Aquilo que constrói a protagonista sobre La Asistente, dirigido por Pierre Llanos
Por Thamires Uchoa (Marginalia)
De que são feitos os personagens? De traumas, objetivos, querer e precisar? Qual é a essência de um personagem? Nas primeiras cenas de La Asistente (2024), o diretor e roteirista Pierre Llanos apresenta uma personagem que aparenta ser uma pessoa comum. Clara, interpretada por Lllari Pérez, é uma menina de 13 anos trabalhando como assistente na clínica informal de odontologia de seu pai. Em meio ao caos da cozinha de um restaurante peruano-chinês no horário de pico, conhecemos Clara. O breve diálogo entre os personagens nos mostra mais características: ela parece não se intimidar com o mundo ao seu redor. Em seguida, vemos o catalisador da narrativa, onde a protagonista é tirada do seu mundo comum. A paciente sem horário marcado, Antonia, está ali diante dela, pedindo informação.
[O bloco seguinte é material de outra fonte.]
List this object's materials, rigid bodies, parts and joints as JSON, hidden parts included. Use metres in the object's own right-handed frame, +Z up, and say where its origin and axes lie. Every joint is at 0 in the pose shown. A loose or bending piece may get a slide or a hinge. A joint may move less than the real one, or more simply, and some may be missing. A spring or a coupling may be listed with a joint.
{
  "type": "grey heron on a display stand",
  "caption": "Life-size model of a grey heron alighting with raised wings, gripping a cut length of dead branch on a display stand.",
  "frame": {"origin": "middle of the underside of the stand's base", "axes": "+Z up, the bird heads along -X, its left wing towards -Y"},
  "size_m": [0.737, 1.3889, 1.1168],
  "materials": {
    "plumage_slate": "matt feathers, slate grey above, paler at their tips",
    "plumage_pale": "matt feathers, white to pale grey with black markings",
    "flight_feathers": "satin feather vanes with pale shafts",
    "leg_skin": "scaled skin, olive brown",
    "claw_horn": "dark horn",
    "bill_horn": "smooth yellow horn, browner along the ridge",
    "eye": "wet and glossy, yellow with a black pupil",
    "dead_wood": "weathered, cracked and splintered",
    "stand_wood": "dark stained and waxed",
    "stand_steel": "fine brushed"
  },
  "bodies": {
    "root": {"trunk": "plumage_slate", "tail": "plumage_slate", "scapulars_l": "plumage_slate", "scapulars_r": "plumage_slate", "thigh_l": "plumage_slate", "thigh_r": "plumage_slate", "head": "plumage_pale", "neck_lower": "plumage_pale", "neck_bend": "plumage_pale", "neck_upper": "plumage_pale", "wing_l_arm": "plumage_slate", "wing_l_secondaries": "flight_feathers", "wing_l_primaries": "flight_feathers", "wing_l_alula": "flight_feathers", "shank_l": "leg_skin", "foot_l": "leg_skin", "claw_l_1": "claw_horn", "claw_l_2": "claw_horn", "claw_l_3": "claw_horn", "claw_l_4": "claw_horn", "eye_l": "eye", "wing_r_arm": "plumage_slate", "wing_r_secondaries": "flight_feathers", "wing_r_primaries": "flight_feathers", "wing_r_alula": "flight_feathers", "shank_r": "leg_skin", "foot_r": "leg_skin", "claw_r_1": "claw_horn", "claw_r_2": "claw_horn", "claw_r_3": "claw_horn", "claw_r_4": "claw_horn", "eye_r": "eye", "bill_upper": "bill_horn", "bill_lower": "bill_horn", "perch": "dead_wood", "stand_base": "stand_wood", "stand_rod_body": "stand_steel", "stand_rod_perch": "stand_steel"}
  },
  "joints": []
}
Não é sobre extração de dente e, sim, sobre o que o filme trata: a procura por um aborto clandestino.
Clara tem a responsabilidade de marcar consultas, corrigir erros gramaticais do pai e organizar os instrumentos de trabalho. Só que não é nessa rotina que ocorre a sua evolução. Podemos pensar que trabalhar desde cedo pode ser transformador, mas não é o trabalho que transforma, e sim as condições impostas. Nesta história, a condição era a jovem de 20 anos, que estava preste a realizar um aborto. Os caminhos das duas não serão mais os mesmos, especialmente o de Clara.
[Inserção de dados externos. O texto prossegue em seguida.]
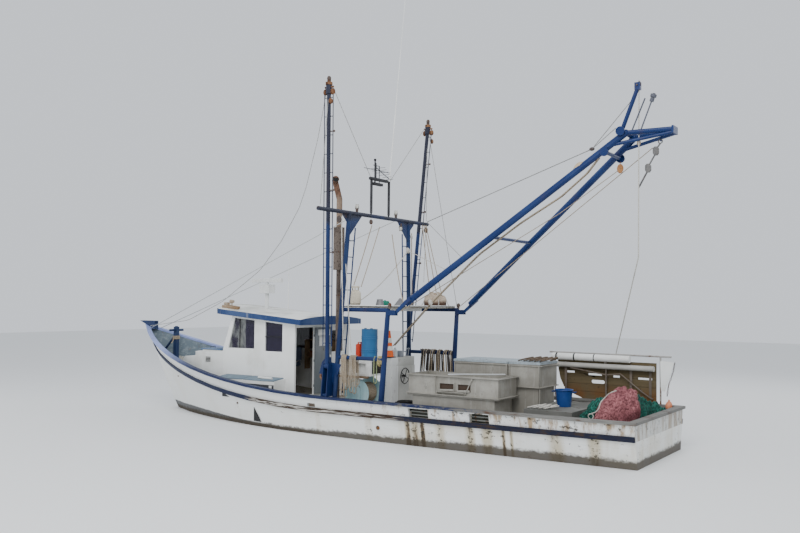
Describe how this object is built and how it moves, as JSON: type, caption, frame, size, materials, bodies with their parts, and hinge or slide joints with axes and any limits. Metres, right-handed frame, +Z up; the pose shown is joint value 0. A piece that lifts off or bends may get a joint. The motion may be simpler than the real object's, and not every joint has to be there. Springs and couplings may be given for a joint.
{
  "type": "fishing trawler",
  "caption": "Wooden outrigger trawler afloat: white hull, small wheelhouse forward, goalpost mast, hinged outriggers and a twin-pipe boom over the working deck.",
  "frame": {"origin": "on the centreline amidships at the height of the water", "axes": "+X to the bow, +Y to port, +Z up"},
  "size_m": [16.4297, 5.3841, 12.9508],
  "materials": {
    "hull_paint": "white hull paint on wood, streaked",
    "blue_trim": "blue paint, worn",
    "rub_dark": "dark worn rubbing strip",
    "keel_paint": "bottom paint with growth",
    "deck_paint": "matt deck paint",
    "house_paint": "white house paint",
    "glass": "dark tinted glass",
    "grey_paint": "grey paint",
    "blue_steel": "dark blue painted pipe",
    "light_blue": "light blue painted steel",
    "galvanised": "dull galvanised steel",
    "rusty": "rusted steel",
    "bronze": "bronze",
    "white_plastic": "white plastic",
    "blue_plastic": "blue plastic",
    "aluminium": "dull sheet aluminium",
    "board_wood": "weathered wood",
    "net": "twine netting",
    "black_rubber": "black rubber"
  },
  "bodies": {
    "root": {"hull": "hull_paint", "keel": "keel_paint", "engine_block": "grey_paint", "deck": "deck_paint", "bulwark": "hull_paint", "cap_rail": "blue_trim", "rub_rail_port": "rub_dark", "rub_rail_starboard": "rub_dark", "bow_roller": "blue_trim", "samson_post": "blue_trim", "stern_bitt_port": "blue_trim", "stern_bitt_starboard": "blue_trim", "trunk_cabin": "house_paint", "side_locker": "house_paint", "wheelhouse": "house_paint", "windshield_glass": "glass", "side_glass_port": "glass", "side_glass_starboard": "glass", "wheelhouse_roof": "house_paint", "helm_console": "house_paint", "radar_pedestal": "white_plastic", "roof_whip": "white_plastic", "mast_frame": "blue_steel", "antenna_rack": "galvanised", "mast_whip": "white_plastic", "gallows_port": "blue_steel", "gallows_starboard": "blue_steel", "canopy": "house_paint", "exhaust_stack": "rusty", "heel_bracket_port": "blue_steel", "heel_bracket_starboard": "blue_steel", "winch_stand": "rusty", "power_pack": "house_paint", "plastic_drum": "blue_plastic", "deck_console": "house_paint", "sorting_box_port": "aluminium", "sorting_box_aft": "aluminium", "hold_coaming": "aluminium", "aft_hatch": "grey_paint", "trawl_board": "board_wood", "trawl_rack": "galvanised", "white_pipe": "white_plastic", "grey_pipe": "grey_paint", "net_heap": "net", "forestay_port": "galvanised", "forestay_starboard": "galvanised"},
    "propeller": {"propeller": "bronze"},
    "rudder": {"rudder": "keel_paint"},
    "trunk_lid": {"trunk_hatch_lid": "blue_trim"},
    "door": {"wheelhouse_door": "grey_paint"},
    "helm": {"helm_wheel": "board_wood"},
    "radar": {"radar_array": "white_plastic"},
    "outrigger_port": {"outrigger_port": "blue_steel"},
    "outrigger_starboard": {"outrigger_starboard": "blue_steel"},
    "boom": {"boom": "blue_steel"},
    "tackle": {"boom_tackle": "galvanised"},
    "drum_port": {"winch_drum_port": "light_blue"},
    "drum_starboard": {"winch_drum_starboard": "light_blue"},
    "deck_wheel": {"deck_wheel": "black_rubber"},
    "hold_lid": {"hold_lid": "grey_paint"}
  },
  "joints": [
    {"name": "propeller_spin", "type": "hinge", "parent": "root", "child": "propeller", "pos_m": [-6.25, 0, -1.02], "axis": [1, 0, 0], "continuous": true},
    {"name": "rudder_turn", "type": "hinge", "parent": "root", "child": "rudder", "pos_m": [-6.85, 0, -0.8], "axis": [0, 0, 1], "range_deg": [-35, 35]},
    {"name": "trunk_lid_hinge", "type": "hinge", "parent": "root", "child": "trunk_lid", "pos_m": [4.34, 0, 1.79], "axis": [0, -1, 0], "range_deg": [0, 95]},
    {"name": "door_hinge", "type": "hinge", "parent": "root", "child": "door", "pos_m": [0.992, 0.385, 1.65], "axis": [0, 0, -1], "range_deg": [0, 180]},
    {"name": "helm_spin", "type": "hinge", "parent": "root", "child": "helm", "pos_m": [2.7, 0, 1.48], "axis": [1, 0, 0], "continuous": true},
    {"name": "radar_spin", "type": "hinge", "parent": "root", "child": "radar", "pos_m": [2.73, 0.3, 3.7], "axis": [0, 0, 1], "continuous": true},
    {"name": "outrigger_port_hinge", "type": "hinge", "parent": "root", "child": "outrigger_port", "pos_m": [-0.52, 1.75, 1.66], "axis": [-1, 0, 0], "range_deg": [0, 65]},
    {"name": "outrigger_starboard_hinge", "type": "hinge", "parent": "root", "child": "outrigger_starboard", "pos_m": [-0.52, -1.75, 1.66], "axis": [1, 0, 0], "range_deg": [0, 55]},
    {"name": "boom_topping", "type": "hinge", "parent": "root", "child": "boom", "pos_m": [-2.32, 0, 2.95], "axis": [0, 1, 0], "range_deg": [-15, 25]},
    {"name": "tackle_swing", "type": "hinge", "parent": "boom", "child": "tackle", "pos_m": [-7.95, 0, 6.64], "axis": [0, 1, 0], "range_deg": [-25, 15]},
    {"name": "drum_port_spin", "type": "hinge", "parent": "root", "child": "drum_port", "pos_m": [-0.98, 0.9, 1], "axis": [0, 1, 0], "continuous": true},
    {"name": "drum_starboard_spin", "type": "hinge", "parent": "root", "child": "drum_starboard", "pos_m": [-0.98, -0.9, 1], "axis": [0, 1, 0], "continuous": true},
    {"name": "deck_wheel_spin", "type": "hinge", "parent": "root", "child": "deck_wheel", "pos_m": [-1.64, 0.06, 1.38], "axis": [1, 0, 0], "continuous": true},
    {"name": "hold_lid_hinge", "type": "hinge", "parent": "root", "child": "hold_lid", "pos_m": [-3.85, -0.735, 1.83], "axis": [1, 0, 0], "range_deg": [0, 105]}
  ],
  "couplings": [
    {"joint": "tackle_swing", "follows": "boom_topping", "ratio": -1}
  ]
}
Poderíamos focar na temática do aborto, na condição da clandestinidade que muitas mulheres enfrentam. Mas a narrativa nos mostra a dimensão do aborto não pela perspectiva da paciente, mas sim pela de uma menina assistente. O que nos leva a pensar: em que momento a sociedade nos ensina as condições de ser mulher?
A sua curiosidade e insistência em permanecer no consultório, mesmo com o seu pai pedindo para sair, foi o momento mais lúcido sobre a sua transição para uma nova perspectiva. Clara poderia se recusar a auxiliar diante do momento de complicação da operação, mas continuou — afinal, ela era assistente. E, ali, tentando ser rápida, por conta da urgência da situação, ela tenta extrair o porquê disso. Esse é o risco de ser mulher? A paciente carrega essa simbologia do mundo externo. Este lugar em que eu e você vivemos, o mundo em que levamos mulheres a sangrar, muitas das vezes até a morte, na clandestinidade.
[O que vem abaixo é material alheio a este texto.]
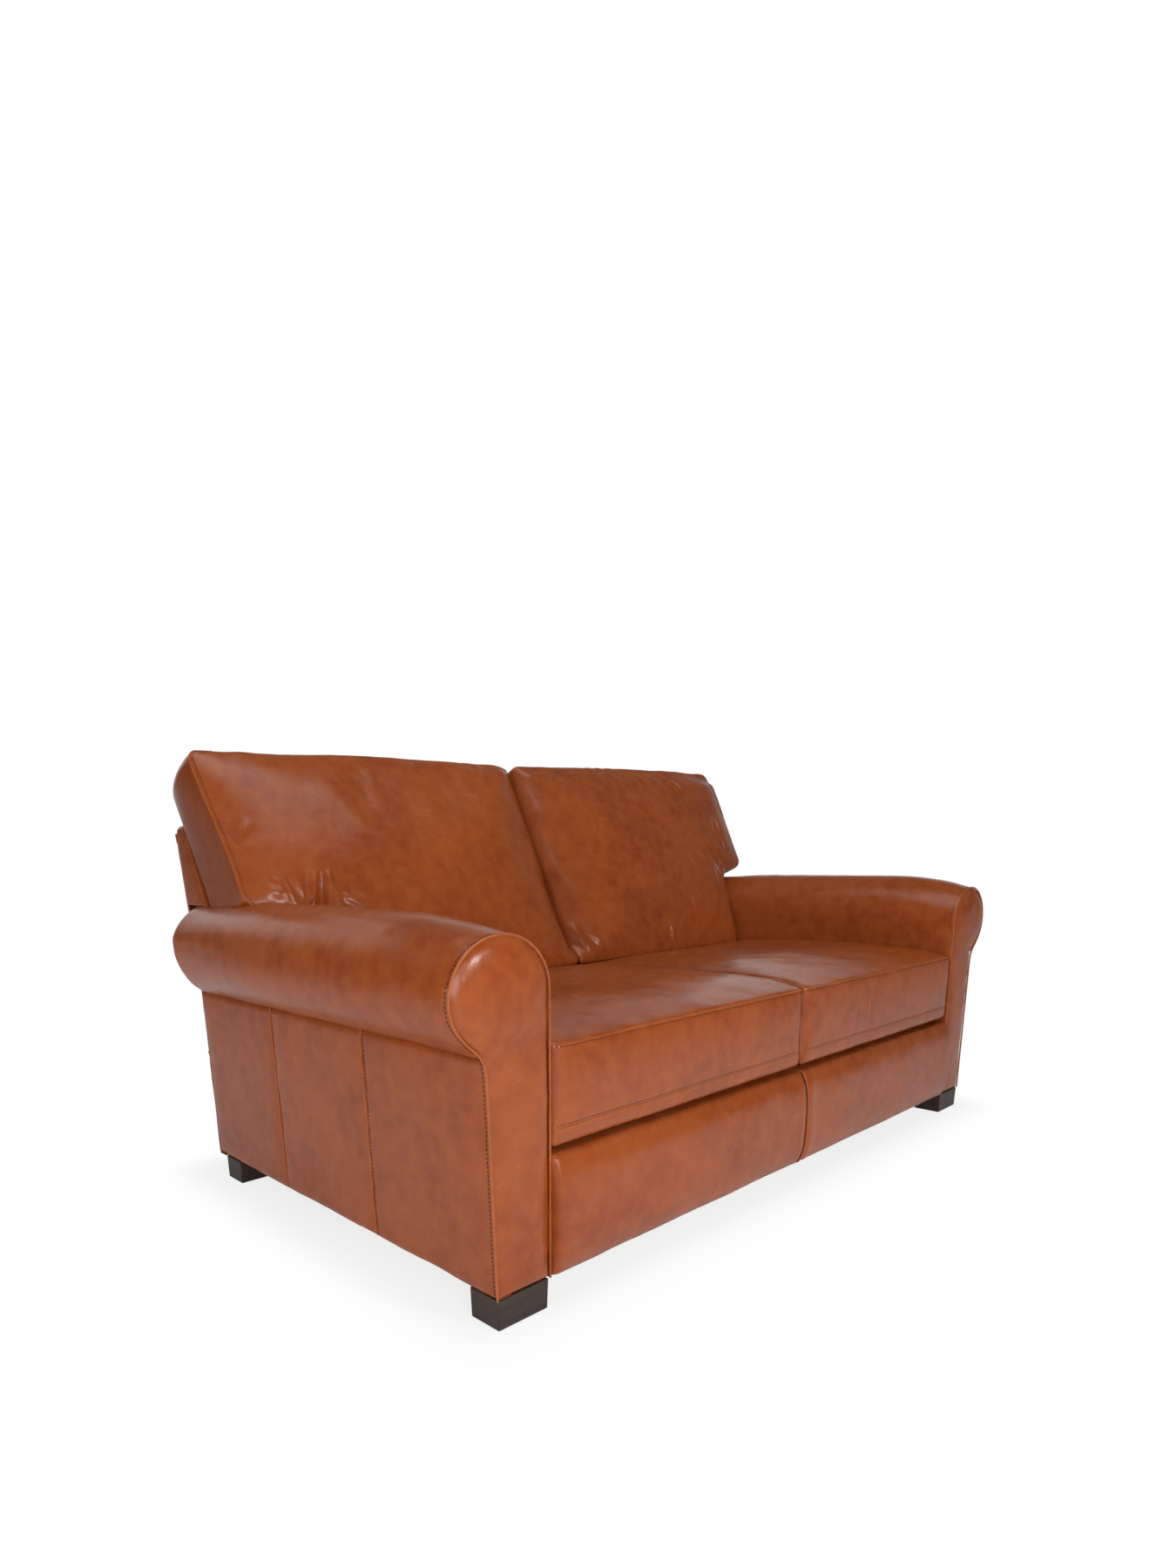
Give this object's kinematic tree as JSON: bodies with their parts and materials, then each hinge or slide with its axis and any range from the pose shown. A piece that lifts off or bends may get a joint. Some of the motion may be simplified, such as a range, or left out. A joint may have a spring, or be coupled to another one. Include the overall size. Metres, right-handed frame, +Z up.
{
  "type": "two-seat sofa",
  "caption": "Leather two-seat sofa with rolled arms, loose box seat cushions, raked back cushions that lap over the arms, and dark wooden block feet.",
  "frame": {"origin": "on the floor, under the middle of the whole sofa", "axes": "+X across the sofa towards the arm on the right as seen from the front, -Y out of the front of the seat, +Z up"},
  "size_m": [1.8196, 0.9918, 0.9],
  "materials": {
    "cognac_leather": "satin",
    "welt_leather": "satin",
    "espresso_wood": "satin",
    "frame_pine": "matte",
    "frame_plywood": "matte",
    "arm_card": "matte",
    "steel": "satin",
    "elastic_strap": "matte",
    "deck_cloth": "matte",
    "dust_cloth": "matte",
    "glide_nylon": "satin"
  },
  "bodies": {
    "frame": {"front_rail": "frame_pine", "rear_rail": "frame_pine", "spring_rail": "frame_pine", "left_side_rail": "frame_pine", "right_side_rail": "frame_pine", "center_rail": "frame_pine", "corner_blocks": "frame_pine", "corner_screws": "steel", "left_arm_front_board": "frame_plywood", "left_arm_rear_board": "frame_plywood", "left_arm_sill": "frame_pine", "left_arm_slats": "frame_pine", "left_arm_lining": "arm_card", "right_arm_front_board": "frame_plywood", "right_arm_rear_board": "frame_plywood", "right_arm_sill": "frame_pine", "right_arm_slats": "frame_pine", "right_arm_lining": "arm_card", "left_back_post": "frame_plywood", "right_back_post": "frame_plywood", "center_back_post": "frame_plywood", "left_ear_post": "frame_plywood", "right_ear_post": "frame_plywood", "back_top_rail": "frame_pine", "back_lower_rail": "frame_pine", "back_webbing": "elastic_strap", "seat_springs": "steel", "spring_clips": "steel", "seat_deck": "deck_cloth", "left_arm_cover": "cognac_leather", "right_arm_cover": "cognac_leather", "left_arm_front_panel": "cognac_leather", "right_arm_front_panel": "cognac_leather", "left_arm_welt": "welt_leather", "right_arm_welt": "welt_leather", "left_outside_front": "cognac_leather", "left_outside_middle": "cognac_leather", "left_outside_rear": "cognac_leather", "right_outside_front": "cognac_leather", "right_outside_middle": "cognac_leather", "right_outside_rear": "cognac_leather", "left_rail_cover": "cognac_leather", "right_rail_cover": "cognac_leather", "back_frame_cover": "cognac_leather", "outside_back_left": "cognac_leather", "outside_back_center": "cognac_leather", "outside_back_right": "cognac_leather", "dust_cover": "dust_cloth", "front_left_foot": "espresso_wood", "front_right_foot": "espresso_wood", "rear_left_foot": "espresso_wood", "rear_right_foot": "espresso_wood", "foot_bolts": "steel", "foot_nuts": "steel", "foot_glides": "glide_nylon"},
    "left_seat": {"left_seat_cushion": "cognac_leather"},
    "right_seat": {"right_seat_cushion": "cognac_leather"},
    "left_back": {"left_back_cushion": "cognac_leather"},
    "right_back": {"right_back_cushion": "cognac_leather"}
  },
  "joints": [
    {"name": "left_seat_pull", "type": "slide", "parent": "frame", "child": "left_seat", "axis": [0, -1, 0], "range_m": [0, 0.72]},
    {"name": "right_seat_pull", "type": "slide", "parent": "frame", "child": "right_seat", "axis": [0, -1, 0], "range_m": [0, 0.72]},
    {"name": "left_back_lift", "type": "slide", "parent": "frame", "child": "left_back", "axis": [0, 0.4321, 0.9018], "range_m": [0, 0.6]},
    {"name": "right_back_lift", "type": "slide", "parent": "frame", "child": "right_back", "axis": [0, 0.4321, 0.9018], "range_m": [0, 0.6]}
  ]
}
O roteiro do curta-metragem chama atenção pela abordagem de não tornar o aborto um plot twist para trama, já explicitando desde o início o que vai ocorrer ao longo da narrativa. O que gera espaço para explorar a perspectiva de Clara diante desta situação. A fotografia compõe esse ponto de vista, posicionada sempre para acompanhar a protagonista. Ela nos indica o lugar para onde se deve olhar — para Clara. Os espectadores são guiados por uma direção sutil e respeitosa, que utiliza, sem qualquer dificuldade, a linguagem do drama.
Com o peso de carregar o saco de lixo ao seu destino no ato final do filme, notamos que o barulho que antes habitava a cozinha agora está dentro de Clara. A sua inocência foi rompida. O escritor Kurt Vonnegut diz para fazer coisas terríveis com os personagens inocentes, para que os outros possam ver do que eles são feitos. Ao final do curta, me questiono. Este é o mundo que lhe espera? Amanhã terá outra paciente? Conseguimos sentir as emoções de Clara. Toda essa situação é maior do que ela pode imaginar. Mas essa urgência está na imensidão externa, para ela não é o momento de pensar nisso, mesmo que tente, pois o próximo paciente já está à espera.
Biografia: Thamires Uchoa, conhecida como Marginalia, é Assistente de Roteiro e Desenvolvimento e Roteirista iniciante. Começou a sua carreira como fotógrafa do movimento Hip Hop e trabalhou como assistente de direção em séries brasileiras e publicidades. Atualmente, dedica a sua carreira às narrativas ficcionais e documentais. Escreveu e dirigiu os curtas-metragens “Daria um filme” (2018) e “Aos olhos de uma criança” (2020). Recentemente, desenvolveu uma série documental que aborda o tema da escravidão.